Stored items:

....

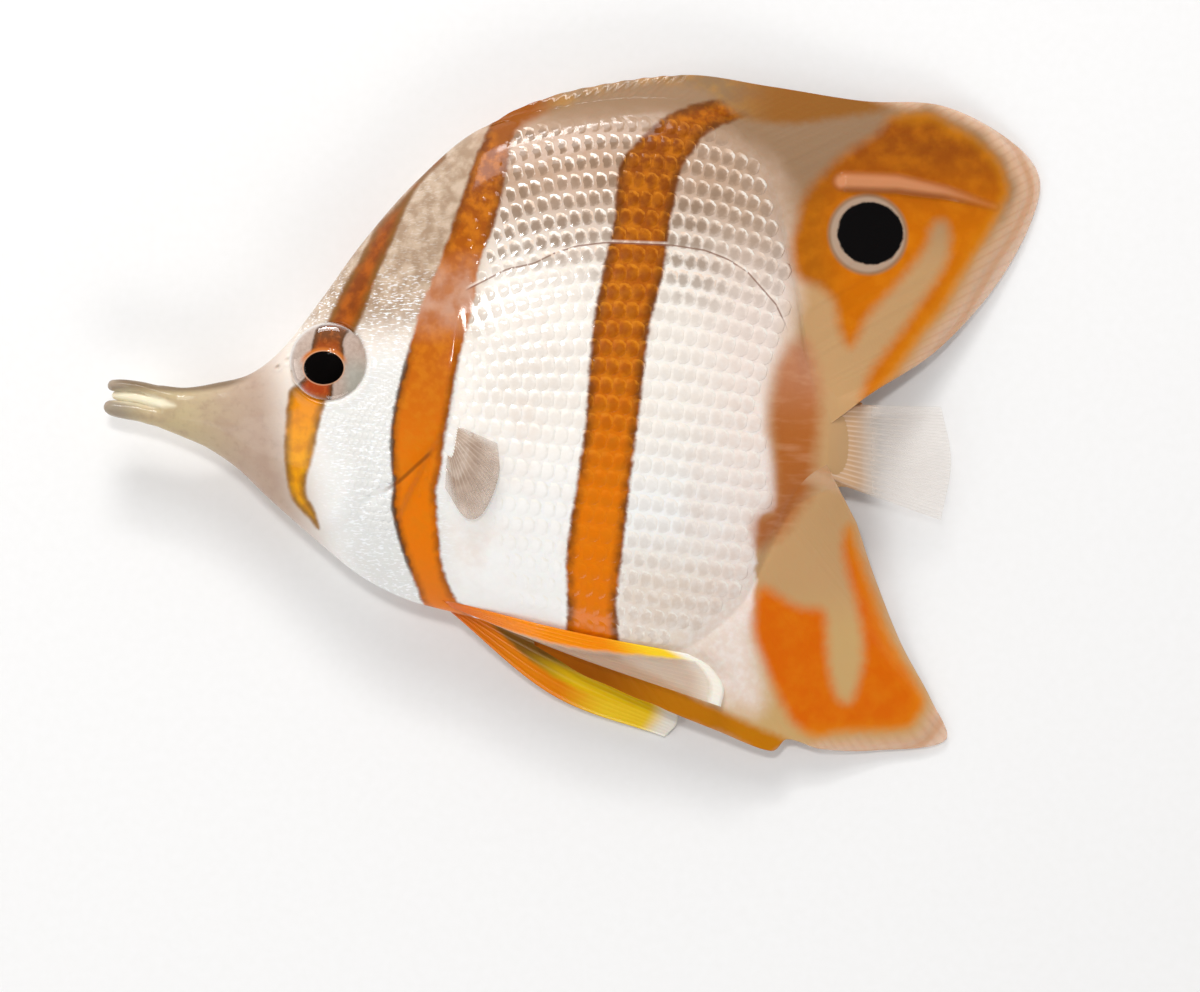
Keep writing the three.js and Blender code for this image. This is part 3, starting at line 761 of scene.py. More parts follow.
def thin_lines(tree, colour, x, y):
    """The gill cover's jagged dark rim and painted shade along the fold at its corner, and the lateral line,
    a thin brown seam with a pale rim over it."""
    jagged = plus(tree, distance_to(tree, "gill_edge"), times(tree, noise(tree, 0.7, 5), 0.7))
    # painted shade: fold darkens a line in the crease at the gill cover's corner
    fold = (distance_to(tree, "crease"), 0.26, 0.04, 0, 0.6)
    seam = (distance_to(tree, "lateral"), 0.1, 0.04, 0, 0.75)
    lateral = mark(tree, "lateral")
    on_line = times(tree, (x, -9.4, -8.6), (x, 18.5, 17.8))
    return painted(
        tree,
        colour,
        [(74, 46, 14), (jagged, 0.66, 0.34, 0, 0.8), (y, -14.6, -12.5), (y, 6, 4)],
        [(110, 54, 8), fold, (x, -16.6, -15.4), (x, -11.9, -12.6)],
        [(255, 240, 226), (lateral, 0.02, 0.1), (lateral, 0.36, 0.16, 0, 0.6), on_line],
        [(136, 92, 76), seam, on_line],
    )


def eye_bar(tree, colour, y):
    """The bar through the eye: mottled amber below it and grainy brown above it, with dark edges."""
    grain = painted(tree, (134, 62, 0), [(176, 88, 2), (noise(tree, 1.2, 4), 0.35, 0.68)])
    amber = painted(
        tree,
        (246, 168, 0),
        [(236, 144, 2), (y, -5, 1.5)],
        [(206, 122, 6), (noise(tree, 1.1, 4), 0.4, 0.7, 0, 0.6)],
        [(176, 118, 40), (y, 0.6, 2.8, 0, 0.75)],
        [grain, (y, 3.5, 7.5)],
        [(130, 62, 0), (y, 13, 21, 0, 0.6)],
    )
    colour, depth = laid_over(tree, colour, amber, "eye_bar", 0.12, 0.22)
    return dark_edge(tree, colour, depth, (120, 84, 30), 0.8, 0.8)


def back_and_tail(tree, colour, x, y):
    """The dorsal fin's brown membrane with an orange hem, browner behind and redder in front, and the
    streaked tan bar over the root of the tail."""
    hem = plus(tree, mark(tree, "solid"), times(tree, noise(tree, 2), 0.5))
    sail = painted(
        tree,
        (146, 114, 80),
        [(172, 126, 70), (noise(tree, 1.5, 4), 0.35, 0.7)],
        [(176, 92, 0), (hem, 1.7, 1)],
        [(150, 96, 40), (x, 12, 18)],
        [(152, 80, 6), (x, -0.5, -4)],
    )
    colour, _depth = laid_over(tree, colour, sail, "back_edge", 0.3, 0.6)
    tan = painted(
        tree,
        (178, 102, 44),
        [(194, 128, 90), (y, -2, 5)],
        [(208, 152, 112), (noise(tree, 1.1, 2, (4, 0.7, 1)), 0.42, 0.8, 0, 0.5)],
    )
    return laid_over(tree, colour, tan, "tail_bar", 0.3, 1)[0]


def rear_fins(tree, colour, x, y):
    """The orange of the rear fins, brown at the top and along its inner edge and lighter at the margin, the
    anal fin's darker front, and the pink pleat over the eyespot."""
    orange = painted(
        tree,
        (206, 110, 0),
        [(150, 76, 14), (y, 15, 24)],
        [(222, 104, 0), (y, -8, -14)],
        [(150, 86, 14), (x, 24.5, 20.5, 0, 0.6), (y, 0, 6)],
        [(228, 152, 24), (mark(tree, "solid"), 1.8, 0.2, 0, 0.4)],
        [(232, 140, 20), (noise(tree, 1.8, 4), 0.35, 0.75, 0, 0.3)],
    )
    colour, _depth = laid_over(tree, colour, orange, "rear_orange", 0.22, 0.8)
    lead = painted(tree, (158, 84, 2), [(196, 120, 6), (x, 1, 9)])
    colour, _depth = laid_over(tree, colour, lead, "anal_front", 0.2, 0.5)
    pleat = mark(tree, "pleat")
    pink = painted(tree, (206, 138, 94), [(168, 92, 30), (pleat, -0.75, -0.1)])
    return painted(tree, colour, [pink, (pleat, 0.1, -0.25), (x, 37, 31, 0.35, 1)])


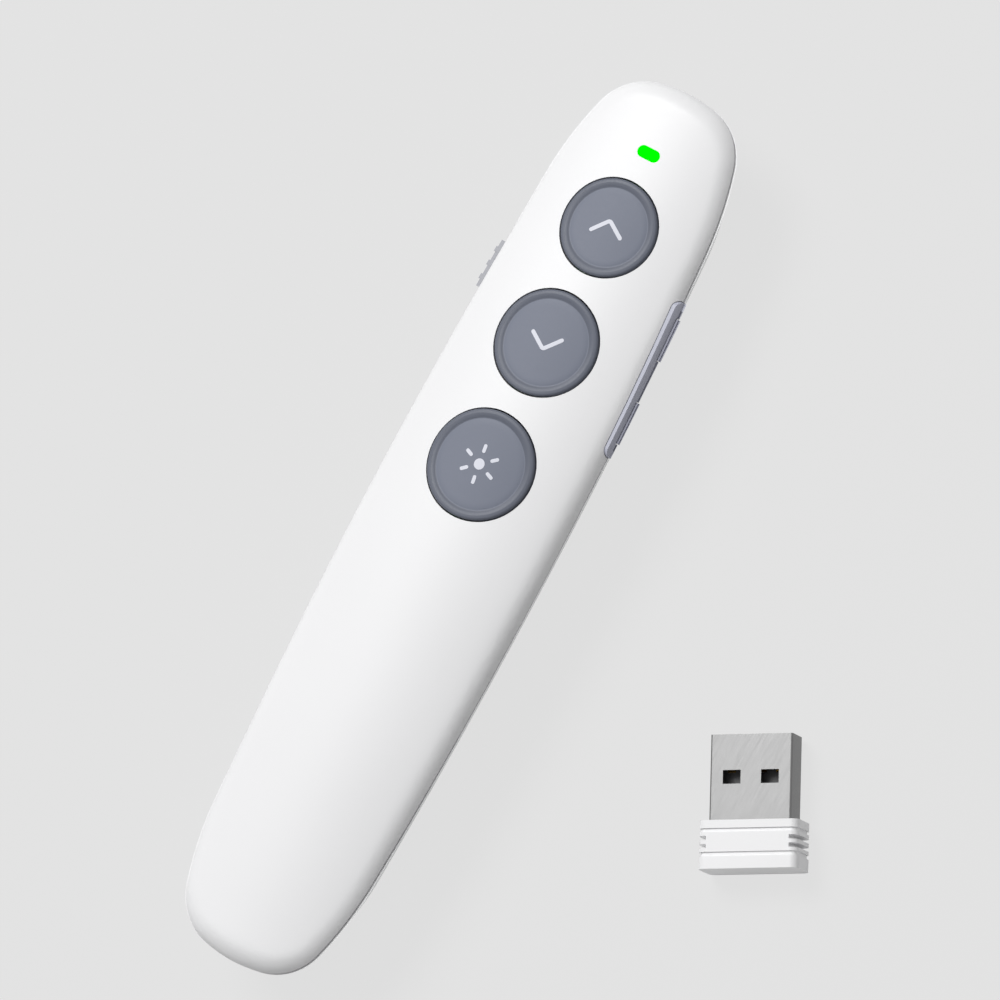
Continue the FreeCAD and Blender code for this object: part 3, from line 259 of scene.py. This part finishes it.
def lit_pipe(name, tint):
    """Clear light pipe lit from below: an even bright glow, lightly mottled, with no gloss."""
    made, tree = start(name)
    place = put(tree, "ShaderNodeTexCoord").outputs["Object"]
    haze = put(tree, "ShaderNodeTexNoise", Vector=place, Scale=1 / (0.8 * MM))
    glow = put(tree, "ShaderNodeMapRange", Value=haze.outputs[0], n1=0.3, n2=0.7, n3=0.9, n4=1.0)
    skin = put(tree, "ShaderNodeBsdfPrincipled", Base_Color=shade(tint, 0.08), Roughness=0.3, IOR=1.49,
               Emission_Color=shade(tint, 1.0), Emission_Strength=glow.outputs[0])
    skin.inputs["Specular IOR Level"].default_value = 0.0
    return close(made, tree, skin)


def clear(name, tint, roughness):
    """Clear or tinted polished plastic or glass."""
    made, tree = start(name)
    place = put(tree, "ShaderNodeTexCoord").outputs["Object"]
    wave = put(tree, "ShaderNodeTexNoise", Vector=place, Scale=1 / (1.5 * MM))
    dull = put(tree, "ShaderNodeMapRange", Value=wave.outputs[0], n1=0.3, n2=0.7, n3=roughness,
               n4=roughness + 0.04)
    skin = put(tree, "ShaderNodeBsdfPrincipled", Base_Color=shade(tint, 1.0), Roughness=dull.outputs[0],
               IOR=1.49)
    skin.inputs["Transmission Weight"].default_value = 0.75
    return close(made, tree, skin)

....

• **Brief**: Output all records verbatim.

• **Written response**:
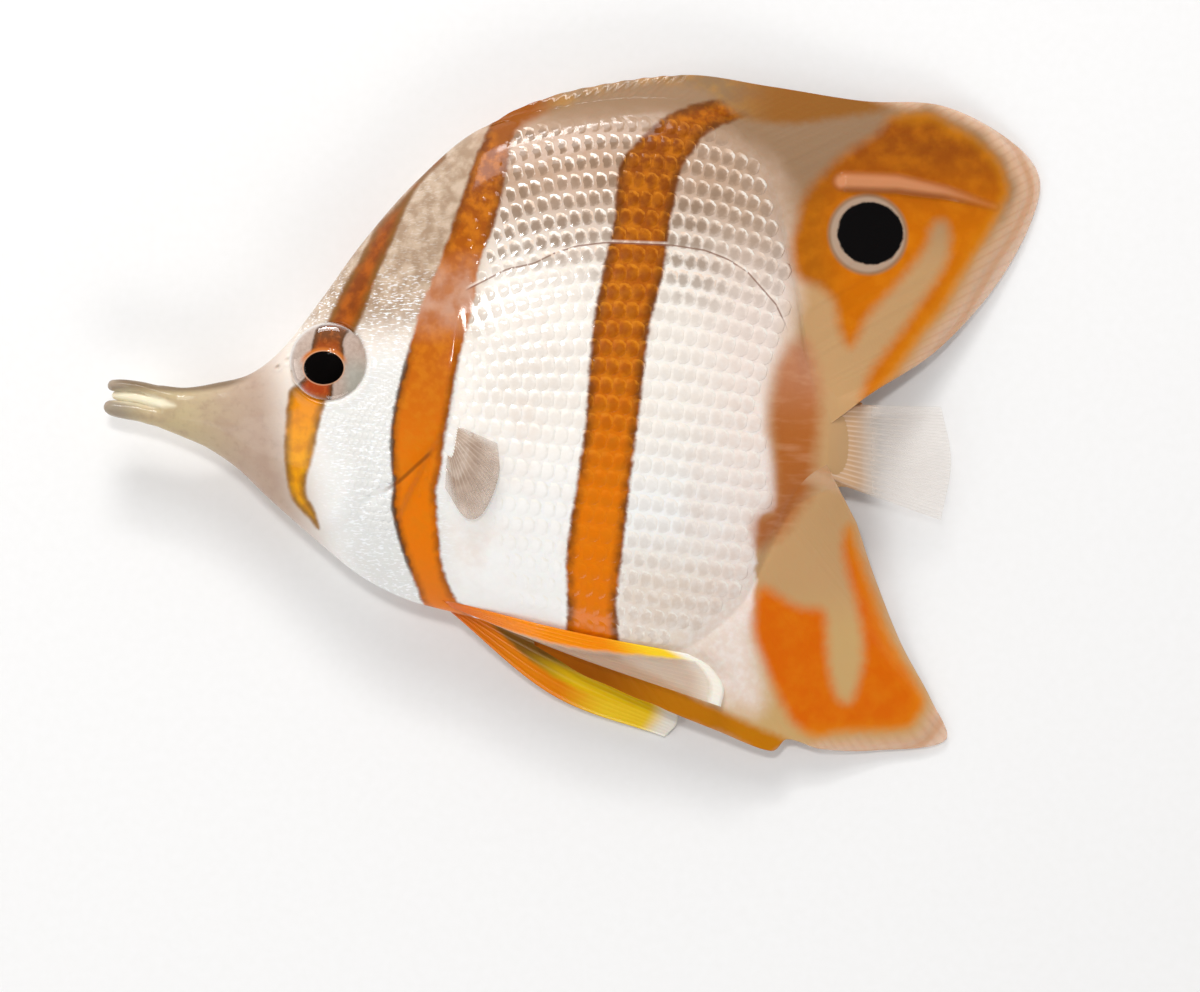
Keep writing the three.js and Blender code for this image. This is part 3, starting at line 761 of scene.py. More parts follow.
def thin_lines(tree, colour, x, y):
    """The gill cover's jagged dark rim and painted shade along the fold at its corner, and the lateral line,
    a thin brown seam with a pale rim over it."""
    jagged = plus(tree, distance_to(tree, "gill_edge"), times(tree, noise(tree, 0.7, 5), 0.7))
    # painted shade: fold darkens a line in the crease at the gill cover's corner
    fold = (distance_to(tree, "crease"), 0.26, 0.04, 0, 0.6)
    seam = (distance_to(tree, "lateral"), 0.1, 0.04, 0, 0.75)
    lateral = mark(tree, "lateral")
    on_line = times(tree, (x, -9.4, -8.6), (x, 18.5, 17.8))
    return painted(
        tree,
        colour,
        [(74, 46, 14), (jagged, 0.66, 0.34, 0, 0.8), (y, -14.6, -12.5), (y, 6, 4)],
        [(110, 54, 8), fold, (x, -16.6, -15.4), (x, -11.9, -12.6)],
        [(255, 240, 226), (lateral, 0.02, 0.1), (lateral, 0.36, 0.16, 0, 0.6), on_line],
        [(136, 92, 76), seam, on_line],
    )


def eye_bar(tree, colour, y):
    """The bar through the eye: mottled amber below it and grainy brown above it, with dark edges."""
    grain = painted(tree, (134, 62, 0), [(176, 88, 2), (noise(tree, 1.2, 4), 0.35, 0.68)])
    amber = painted(
        tree,
        (246, 168, 0),
        [(236, 144, 2), (y, -5, 1.5)],
        [(206, 122, 6), (noise(tree, 1.1, 4), 0.4, 0.7, 0, 0.6)],
        [(176, 118, 40), (y, 0.6, 2.8, 0, 0.75)],
        [grain, (y, 3.5, 7.5)],
        [(130, 62, 0), (y, 13, 21, 0, 0.6)],
    )
    colour, depth = laid_over(tree, colour, amber, "eye_bar", 0.12, 0.22)
    return dark_edge(tree, colour, depth, (120, 84, 30), 0.8, 0.8)


def back_and_tail(tree, colour, x, y):
    """The dorsal fin's brown membrane with an orange hem, browner behind and redder in front, and the
    streaked tan bar over the root of the tail."""
    hem = plus(tree, mark(tree, "solid"), times(tree, noise(tree, 2), 0.5))
    sail = painted(
        tree,
        (146, 114, 80),
        [(172, 126, 70), (noise(tree, 1.5, 4), 0.35, 0.7)],
        [(176, 92, 0), (hem, 1.7, 1)],
        [(150, 96, 40), (x, 12, 18)],
        [(152, 80, 6), (x, -0.5, -4)],
    )
    colour, _depth = laid_over(tree, colour, sail, "back_edge", 0.3, 0.6)
    tan = painted(
        tree,
        (178, 102, 44),
        [(194, 128, 90), (y, -2, 5)],
        [(208, 152, 112), (noise(tree, 1.1, 2, (4, 0.7, 1)), 0.42, 0.8, 0, 0.5)],
    )
    return laid_over(tree, colour, tan, "tail_bar", 0.3, 1)[0]


def rear_fins(tree, colour, x, y):
    """The orange of the rear fins, brown at the top and along its inner edge and lighter at the margin, the
    anal fin's darker front, and the pink pleat over the eyespot."""
    orange = painted(
        tree,
        (206, 110, 0),
        [(150, 76, 14), (y, 15, 24)],
        [(222, 104, 0), (y, -8, -14)],
        [(150, 86, 14), (x, 24.5, 20.5, 0, 0.6), (y, 0, 6)],
        [(228, 152, 24), (mark(tree, "solid"), 1.8, 0.2, 0, 0.4)],
        [(232, 140, 20), (noise(tree, 1.8, 4), 0.35, 0.75, 0, 0.3)],
    )
    colour, _depth = laid_over(tree, colour, orange, "rear_orange", 0.22, 0.8)
    lead = painted(tree, (158, 84, 2), [(196, 120, 6), (x, 1, 9)])
    colour, _depth = laid_over(tree, colour, lead, "anal_front", 0.2, 0.5)
    pleat = mark(tree, "pleat")
    pink = painted(tree, (206, 138, 94), [(168, 92, 30), (pleat, -0.75, -0.1)])
    return painted(tree, colour, [pink, (pleat, 0.1, -0.25), (x, 37, 31, 0.35, 1)])


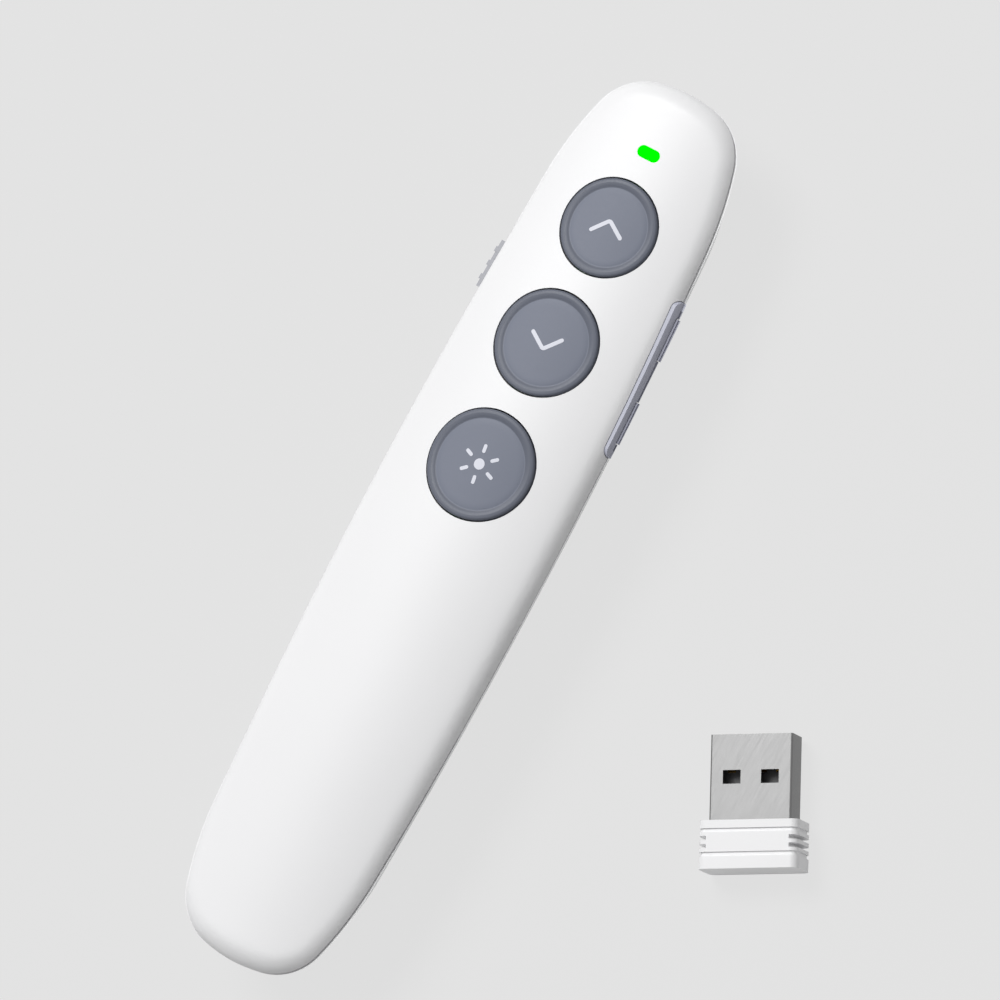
Continue the FreeCAD and Blender code for this object: part 3, from line 259 of scene.py. This part finishes it.
def lit_pipe(name, tint):
    """Clear light pipe lit from below: an even bright glow, lightly mottled, with no gloss."""
    made, tree = start(name)
    place = put(tree, "ShaderNodeTexCoord").outputs["Object"]
    haze = put(tree, "ShaderNodeTexNoise", Vector=place, Scale=1 / (0.8 * MM))
    glow = put(tree, "ShaderNodeMapRange", Value=haze.outputs[0], n1=0.3, n2=0.7, n3=0.9, n4=1.0)
    skin = put(tree, "ShaderNodeBsdfPrincipled", Base_Color=shade(tint, 0.08), Roughness=0.3, IOR=1.49,
               Emission_Color=shade(tint, 1.0), Emission_Strength=glow.outputs[0])
    skin.inputs["Specular IOR Level"].default_value = 0.0
    return close(made, tree, skin)


def clear(name, tint, roughness):
    """Clear or tinted polished plastic or glass."""
    made, tree = start(name)
    place = put(tree, "ShaderNodeTexCoord").outputs["Object"]
    wave = put(tree, "ShaderNodeTexNoise", Vector=place, Scale=1 / (1.5 * MM))
    dull = put(tree, "ShaderNodeMapRange", Value=wave.outputs[0], n1=0.3, n2=0.7, n3=roughness,
               n4=roughness + 0.04)
    skin = put(tree, "ShaderNodeBsdfPrincipled", Base_Color=shade(tint, 1.0), Roughness=dull.outputs[0],
               IOR=1.49)
    skin.inputs["Transmission Weight"].default_value = 0.75
    return close(made, tree, skin)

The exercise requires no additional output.